Preclinical Development of Gene Therapy for X-Linked Severe Combined Immunodeficiency (SCID-X1)

X-linked severe combined immunodeficiency (SCID-X1) is caused by mutations in the gene encoding the interleukin-2 receptor γ chain (IL2RG), and is characterized by lack of response to common γ-chain-dependent cytokines and profound defects in T-, B- and NK-cell functions. Previous gene therapy clinical trials based on autologous transplantation of hematopoietic stem/progenitor cells (HSPCs) genetically corrected with MLV-derived retroviral vectors expressing IL2RG in non-conditioned patients showed long-lasting restoration of T-cell immunity in most cases but resulted in vector-induced leukemia through enhancer-mediated insertional mutagenesis in 25% of patients. The use of an enhancer-less MLV vector to deliver the IL2RG gene caused no adverse events while retaining a significant clinical benefit. To increase the efficacy of gene therapy and reduce at the same time the probability of genotoxic insertional events, we developed a third-generation lentiviral vector carrying a codon-optimized human IL2RG cDNA under the control of the human EF1α-S promoter. The vector was VSV-G-pseudotyped and produced by transient transfection of 293T cells, followed by ion-exchange chromatography, tangential-flow filtration and formulation in HSC growth medium. Replacement of the native IL2RG open reading frame by a codon-optimized sequence resulted in a 3-fold increase in mRNA expression and a 1.5-fold increase in IL2RG protein expression per integrated vector copy.
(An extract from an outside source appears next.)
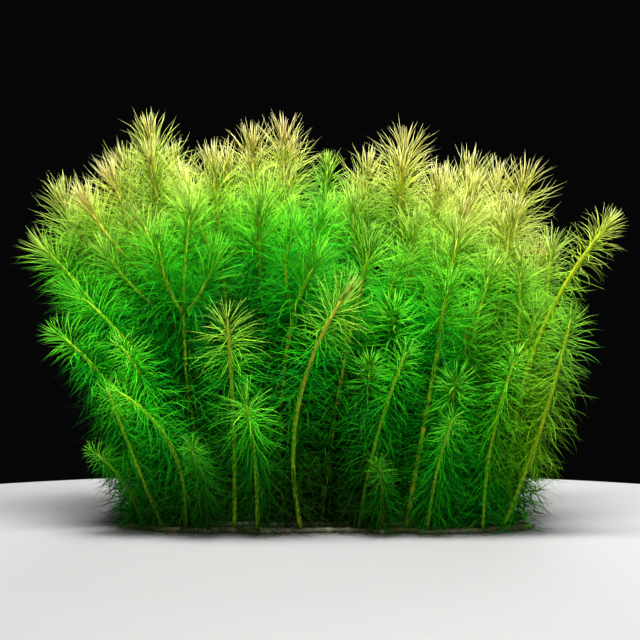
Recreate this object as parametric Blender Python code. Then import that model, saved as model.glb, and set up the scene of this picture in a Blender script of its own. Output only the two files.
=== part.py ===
"""A clump of a submerged stem plant with needle leaves in whorls.

Five creeping stems lie on the ground and branch from one another. A leafy shoot rises from each of
their nodes: a thin stem inside a brush of leaf whorls, ending in an open crown around its bud.
The clump was cut from the ground flat, at z = 0, and stands on the undersides of its creeping stems.
Sizes and places are in millimetres here, and MM turns them into the scene's metres.
"""

import math
import random

import bmesh
import bpy
import numpy as np

MM = 0.001
SEED = 11

# Creeping stems: six-sided tubes with a side up, cut flat where they were parted from the ground.
CREEPING_RADIUS = 1.6
CREEPING_SIDES = 6
CREEPING_AXIS_HEIGHT = 1.0
CREEPING_TOP = CREEPING_AXIS_HEIGHT + CREEPING_RADIUS * math.cos(math.pi / CREEPING_SIDES)
CREEPING_POINT_SPACING = 10.0
TOUCHING_GAP = 0.3
FORK_OFFSET = CREEPING_RADIUS + TOUCHING_GAP

# Shoots. Reach is from the stem's axis to the tips of a whorl's leaves.
SHOOT_FOOT_HEIGHT = CREEPING_TOP + TOUCHING_GAP
STEM_RADIUS = 1.4
BARE_STEM_LENGTH = 3.0
LEAF_REACH = 20.0
VALLEY_SHARE = 0.36
SHORTEST_SPINE = 0.82
SPINES_ROUND = 4
RING_POINTS = 2 * SPINES_ROUND
FIRST_WHORL = 10.0
LAST_WHORL_BELOW_BUD = 22.0
WHORL_SPACING = 19.5

# Leaves droop near the foot and rise towards the bud: lift is their tips' way along the axis.
DROOP_ZONE = 45.0
DROOPING_LIFT = -5.0
MIDDLE_LIFT = 3.0
RISING_ZONE = 48.0
RISING_LIFT = 13.0
RISING_REACH = 15.0

# The open crown, as (place along the axis from the bud, reach, lift) of its outer and inner leaves.
CROWN_RINGS = [(-8.0, 14.0, 14.0), (0.0, 6.5, 16.0)]
BUD_TIP = 8.0
CROWN_TIP = 16.0

# Each shoot keeps to the space nearer to its own axis than to any other, less this clearance.
CELL_CLEARANCE = 1.1
AXIS_SAMPLES = 48

GROUND_CUTTER = (400.0, 300.0, 20.0)

SHOOT_GREEN = (0.16, 0.42, 0.04)
CREEPING_GREEN = (0.20, 0.19, 0.06)

# Each shoot is ((foot x, y), (middle x, y, z), (bud x, y, z), size), in order along its creeping stem.
# The camera of the photograph stands on the -Y side.
FRONT_SHOOTS = [
    ((86, -44), (100, -54, 42), (115, -58, 98), 0.95),
    ((76, -50), (79, -59, 41), (89, -68, 80), 0.85),
    ((50, -55), (54, -64, 31), (60, -76, 53), 0.80),
    ((40, -49), (51, -56, 66), (64, -50, 139), 1.0),
    ((29, -55), (29, -63, 17), (27, -72, 31), 0.70),
    ((18, -50), (26, -60, 44), (39, -70, 84), 0.85),
    ((-9, -51), (-11, -64, 54), (11, -80, 111), 1.0),
    ((-29, -55), (-30, -64, 35), (-33, -82, 59), 0.95),
    ((-40, -48), (-40, -60, 54), (-42, -76, 96), 1.0),
    ((-52, -53), (-54, -68, 26), (-58, -84, 42), 0.70),
    ((-63, -50), (-68, -62, 40), (-90, -80, 66), 0.95),
    ((-74, -47), (-87, -58, 38), (-97, -66, 66), 0.80),
    ((-84, -39), (-91, -47, 22), (-103, -56, 36), 0.75),
]
FRONT_INNER_SHOOTS = [
    ((-84, -21), (-98, -30, 64), (-122, -40, 91), 0.90),
    ((-73, -27), (-76, -38, 54), (-91, -50, 84), 0.85),
    ((-61, -22), (-84, -21, 76), (-112, -30, 108), 0.95),
    ((-49, -28), (-64, -30, 87), (-61, -26, 151), 0.95),
    ((-17, -28), (-16, -32, 81), (3, -34, 150), 1.0),
    ((1, -26), (11, -34, 76), (24, -38, 134), 1.0),
    ((19, -30), (21, -40, 44), (23, -52, 75), 0.80),
    ((55, -31), (58, -46, 40), (62, -66, 69), 0.95),
    ((66, -25), (70, -28, 76), (82, -24, 124), 0.90),
    ((79, -22), (91, -27, 63), (95, -22, 125), 0.90),
    ((91, -27), (99, -45, 82), (134, -56, 145), 0.80),
]
MIDDLE_SHOOTS = [
    ((88, -2), (102, -2, 63), (112, 2, 132), 0.90),
    ((70, -1), (82, -4, 78), (93, -2, 149), 0.95),
    ((51, 4), (54, 4, 87), (57, 4, 162), 1.0),
    ((38, -5), (37, -19, 58), (34, -40, 101), 0.90),
    ((25, 1), (37, -1, 77), (45, -7, 142), 0.95),
    ((9, -3), (22, -13, 68), (38, -22, 125), 0.90),
    ((-8, 2), (-8, 0, 84), (-13, -4, 148), 0.95),
    ((-23, -1), (-28, 0, 92), (-27, -4, 160), 1.0),
    ((-39, 2), (-45, 4, 97), (-52, 6, 173), 1.0),
    ((-56, -2), (-67, -2, 82), (-85, -6, 144), 0.95),
    ((-69, 4), (-79, 10, 92), (-102, 13, 167), 1.0),
    ((-81, -3), (-104, -8, 97), (-132, -14, 131), 0.90),
]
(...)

The performance of the vector was demonstrated in vitro by the restoration of a normal level of IL2RG mRNA or protein in a human IL2RG-deficient T-cell line at a VCN of 1 to 3, and by high efficiency (>80%) transduction of human mobilized CD34⁺ HSPCs and transgene expression with no impact on viability or clonogenic capacity.

An in vitro immortalization assay (IVIM) showed a safe genotoxic profile, while the in vivo safety and efficacy of the vector was tested it in a preclinical model of SCID-X1 gene therapy based on transplantation of genetically corrected Lin^- cells from IL2rg^-/- donor mice into lethally-irradiated IL2rg^-/--Rag2^-/- recipients. The study showed biodistribution of the transgene in hematopoietic organs only, restoration of T, B and NK cell counts in bone marrow and peripheral blood, normalization of lymphoid organs (thymus and spleen) and a low frequency of hematopoietic malignancies, comparable to that of untreated animals, six months after transplantation.

An extensive insertion site analysis was carried out in bone marrow, thymus and peripheral blood of individual or groups of animals to detect the presence of any clonal abnormality or skewing, and any deviation from a normal lentiviral integration pattern. The study showed the expected genomic integration profile and no signs of clonal dominance of transduced cells. Interestingly, analysis of >100,000 integration sites in pre- and post-transplant murine cells showed that lentiviral vectors target at high frequency a substantially different set of genes compared to human CD34⁺ cells, uncovering the need for appropriate controls and at the same time the limits in the predictive power of mouse-based genotoxicity studies, particularly those addressing proto-oncogene activation and clonal dominance.

These studies will enable a multicenter phase-I/II clinical trial aimed at establishing the safety and clinical efficacy of lentiviral vector-mediated gene therapy for SCID-X1. The clinical protocol is based on transplantation of autologous CD34⁺ HSPCs transduced with the EF1a-IL2RGco lentiviral vector in infants after non-myeloablative conditioning, and aims at stable and sustained restoration of both T- and B-cell immunity.